L'esclavage, fils du péché, et institution fondamentale de l'ancien monde, avait été frappé à mort par la prédication de l'Evangile ; mais il était réservé aux particuliers de l'éteindre
successivement par l'application du principe de la fraternité chrétienne. De même que Jésus-Christ et les Apôtres n'en avaient pas exigé l'abolition subite, ainsi les princes chrétiens s'étaient
bornés à encourager cette abolition par leurs lois. Nous en trouvons une preuve solennelle au Code de Justinien, où, après avoir interdit les procédures durant la grande Semaine et celle qui la
suit, le prince ajoute cette disposition touchante : "Il sera néanmoins permis de donner la liberté aux esclaves ; et aucun des actes nécessaires pour leur affranchissement ne sera réputé
contrevenir à cette loi". Au reste, par cette mesure charitable, Justinien ne faisait qu'appliquer à la quinzaine de Pâques la loi miséricordieuse qu'avait portée Constantin, dès le lendemain du
triomphe de l'Eglise, en défendant toutes procédures le dimanche, sauf celles qui auraient pour objet la liberté des esclaves.
Longtemps avant la paix de Constantin, l'Eglise avait songé aux esclaves, en ces jours où se sont accomplis les mystères de la rédemption universelle.
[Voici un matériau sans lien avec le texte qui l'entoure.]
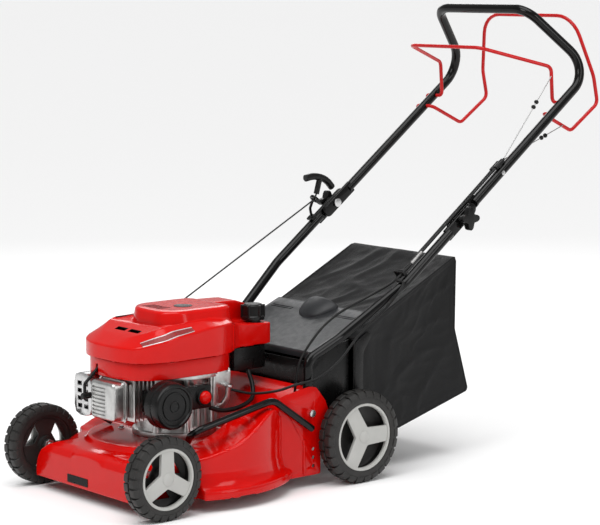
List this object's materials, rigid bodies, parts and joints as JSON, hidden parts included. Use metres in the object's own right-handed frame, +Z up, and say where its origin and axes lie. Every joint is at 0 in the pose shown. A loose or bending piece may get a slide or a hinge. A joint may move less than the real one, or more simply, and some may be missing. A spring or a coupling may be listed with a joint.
{
  "type": "push lawn mower",
  "caption": "Walk-behind petrol lawn mower: red pressed deck on four wheels, vertical-shaft engine, folding tube handle with two bails, rear flap and fabric grass bag.",
  "frame": {"origin": "on the ground under the middle of the bounding box, on the mower's centre plane", "axes": "+Z up; -Y is the direction of travel, so the handle and the bag are towards +Y; +X is the mower's left side"},
  "size_m": [0.442, 1.2132, 0.8874],
  "materials": {
    "deck_red": "glossy enamel",
    "cover_red": "glossy moulded",
    "tube_black": "glossy powder coat",
    "bail_red": "gloss",
    "black_plastic": "satin moulded",
    "dark_plastic": "fine grained",
    "grey_plastic": "satin moulded",
    "wheel_black": "matt moulded",
    "rubber": "matt",
    "cast_aluminium": "die cast, as cast",
    "steel": "bare",
    "zinc": "bright zinc plate",
    "bag_fabric": "woven, coated"
  },
  "bodies": {
    "chassis": {"deck_shell": "deck_red", "side_brace_left": "tube_black", "side_brace_right": "tube_black", "front_axle_left": "steel", "front_axle_right": "steel", "gearbox_housing": "cast_aluminium", "crankcase": "cast_aluminium", "valve_cover": "cast_aluminium", "muffler": "steel", "muffler_guard": "zinc", "spark_plug": "rubber", "carburettor": "black_plastic", "air_filter_cover": "black_plastic", "blower_housing": "cover_red", "engine_shroud": "cover_red", "fuel_tank": "black_plastic", "breather_hose": "rubber", "lower_tube_left": "tube_black", "lower_tube_right": "tube_black", "foot_bolt_left": "zinc", "foot_bolt_right": "zinc", "rope_guide": "tube_black", "starter_rope": "rubber", "brake_cable": "rubber", "drive_cable": "rubber", "cable_clip": "black_plastic", "drive_belt": "rubber", "discharge_chute": "black_plastic", "flap_hinge_rod": "steel"},
    "upper_handle": {"upper_tube": "tube_black", "cable_holder": "black_plastic", "pivot_bolt_left": "zinc", "pivot_bolt_right": "zinc"},
    "brake_bail": {"brake_bail": "bail_red"},
    "drive_bail": {"drive_bail": "bail_red"},
    "knob_left": {"knob_left": "black_plastic"},
    "knob_right": {"knob_right": "black_plastic"},
    "rear_flap": {"rear_flap": "dark_plastic"},
    "grass_bag": {"grass_bag": "bag_fabric"},
    "starter_grip": {"starter_grip": "black_plastic"},
    "recoil_reel": {"recoil_reel": "black_plastic"},
    "fuel_cap": {"fuel_cap": "black_plastic"},
    "primer_bulb": {"primer_bulb": "cover_red"},
    "crank": {"crankshaft": "steel", "flywheel": "cast_aluminium", "blade_adapter": "steel", "blade": "steel", "blade_bolt": "zinc"},
    "gearbox_pulley": {"gearbox_pulley": "steel"},
    "clutch_lever": {"clutch_lever": "steel"},
    "brake_lever": {"brake_lever": "steel"},
    "rear_axle": {"rear_axle": "steel"},
    "front_wheel_left": {"front_wheel_left": "wheel_black", "front_hub_cap_left": "grey_plastic"},
    "front_wheel_right": {"front_wheel_right": "wheel_black", "front_hub_cap_right": "grey_plastic"},
    "rear_wheel_left": {"rear_wheel_left": "wheel_black", "rear_hub_cap_left": "grey_plastic"},
    "rear_wheel_right": {"rear_wheel_right": "wheel_black", "rear_hub_cap_right": "grey_plastic"}
  },
  "joints": [
    {"name": "front_wheel_left_spin", "type": "hinge", "parent": "chassis", "child": "front_wheel_left", "pos_m": [0.19, -0.5315, 0.075], "axis": [1, 0, 0], "continuous": true},
    {"name": "front_wheel_right_spin", "type": "hinge", "parent": "chassis", "child": "front_wheel_right", "pos_m": [-0.19, -0.5315, 0.075], "axis": [1, 0, 0], "continuous": true},
    {"name": "rear_wheel_left_spin", "type": "hinge", "parent": "chassis", "child": "rear_wheel_left", "pos_m": [0.19, -0.074, 0.0875], "axis": [1, 0, 0], "continuous": true},
    {"name": "rear_wheel_right_spin", "type": "hinge", "parent": "chassis", "child": "rear_wheel_right", "pos_m": [-0.19, -0.074, 0.0875], "axis": [1, 0, 0], "continuous": true},
    {"name": "rear_axle_spin", "type": "hinge", "parent": "chassis", "child": "rear_axle", "pos_m": [0, -0.074, 0.0875], "axis": [1, 0, 0], "continuous": true},
    {"name": "crank_spin", "type": "hinge", "parent": "chassis", "child": "crank", "pos_m": [0, -0.3635, 0.075], "axis": [0, 0, 1], "continuous": true},
    {"name": "gearbox_pulley_spin", "type": "hinge", "parent": "chassis", "child": "gearbox_pulley", "pos_m": [0, -0.1195, 0.082], "axis": [0, 0, 1], "continuous": true},
    {"name": "handle_fold", "type": "hinge", "parent": "chassis", "child": "upper_handle", "pos_m": [0, 0.1925, 0.4807], "axis": [1, 0, 0], "range_deg": [0, 110], "deforming": ["brake_cable", "drive_cable"]},
    {"name": "brake_bail_squeeze", "type": "hinge", "parent": "upper_handle", "child": "brake_bail", "pos_m": [0, 0.4715, 0.6917], "axis": [1, 0, 0], "range_deg": [-34, 0], "deforming": ["brake_cable"]},
    {"name": "drive_bail_squeeze", "type": "hinge", "parent": "upper_handle", "child": "drive_bail", "pos_m": [0, 0.4435, 0.6705], "axis": [1, 0, 0], "range_deg": [0, 24], "deforming": ["drive_cable"]},
    {"name": "brake_lever_swing", "type": "hinge", "parent": "chassis", "child": "brake_lever", "pos_m": [0.058, -0.3035, 0.2], "axis": [0, 0, 1], "range_deg": [0, 18]},
    {"name": "clutch_lever_swing", "type": "hinge", "parent": "chassis", "child": "clutch_lever", "pos_m": [0.022, -0.0995, 0.128], "axis": [0, 0, 1], "range_deg": [-17, 0]},
    {"name": "knob_left_turn", "type": "hinge", "parent": "upper_handle", "child": "knob_left", "pos_m": [0.2, 0.1925, 0.4807], "axis": [1, 0, 0], "range_deg": [0, 360]},
    {"name": "knob_right_turn", "type": "hinge", "parent": "upper_handle", "child": "knob_right", "pos_m": [-0.2, 0.1925, 0.4807], "axis": [1, 0, 0], "range_deg": [0, 360]},
    {"name": "rear_flap_lift", "type": "hinge", "parent": "chassis", "child": "rear_flap", "pos_m": [0, -0.1395, 0.24], "axis": [1, 0, 0], "range_deg": [0, 52]},
    {"name": "grass_bag_pull", "type": "slide", "parent": "chassis", "child": "grass_bag", "axis": [0, 1, 0], "range_m": [0, 0.4]},
    {"name": "starter_pull", "type": "slide", "parent": "chassis", "child": "starter_grip", "axis": [0, 0.2764, 0.9611], "range_m": [0, 0.5], "stiffness_N_per_m": 20},
    {"name": "recoil_reel_spin", "type": "hinge", "parent": "chassis", "child": "recoil_reel", "pos_m": [0, -0.3635, 0.27], "axis": [0, 0, 1], "range_deg": [0, 700]},
    {"name": "fuel_cap_turn", "type": "hinge", "parent": "chassis", "child": "fuel_cap", "pos_m": [0.03, -0.1995, 0.303], "axis": [0, 0, 1], "range_deg": [0, 90]},
    {"name": "primer_press", "type": "slide", "parent": "chassis", "child": "primer_bulb", "axis": [-1, 0, 0], "range_m": [0, 0.005], "stiffness_N_per_m": 400}
  ],
  "couplings": [
    {"joint": "gearbox_pulley_spin", "follows": "crank_spin", "ratio": 1},
    {"joint": "brake_lever_swing", "follows": "brake_bail_squeeze", "ratio": -0.5},
    {"joint": "clutch_lever_swing", "follows": "drive_bail_squeeze", "ratio": -0.7},
    {"joint": "recoil_reel_spin", "follows": "starter_pull", "rad_per_m": 23.8}
  ]
}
Leurs maîtres chrétiens devaient les laisser jouir d'un repos complet durant la quinzaine sacrée. Telle est la loi
canonique portée dans les Constitutions Apostoliques, recueil dont la compilation est antérieure au IVe siècle. "Durant la grande Semaine qui précède le jour de Pâques, y est-il dit, et
durant celle qui le suit, les esclaves se reposent, parce que l'une est la semaine de la Passion du Seigneur, et l'autre, celle de sa Résurrection, et qu'ils ont besoin d'être instruits sur ces
mystères".
Enfin, le dernier caractère des jours où nous allons entrer est l'aumône plus abondante, et les
œuvres de miséricorde plus fréquentes. Saint Jean Chrysostome nous l'atteste pour son temps, et remarque avec éloge que beaucoup de fidèles doublaient alors leurs largesses envers les pauvres,
afin de se mettre en plus parfait rapport avec la divine munificence qui va répandre sans mesure ses bienfaits sur l'homme pécheur.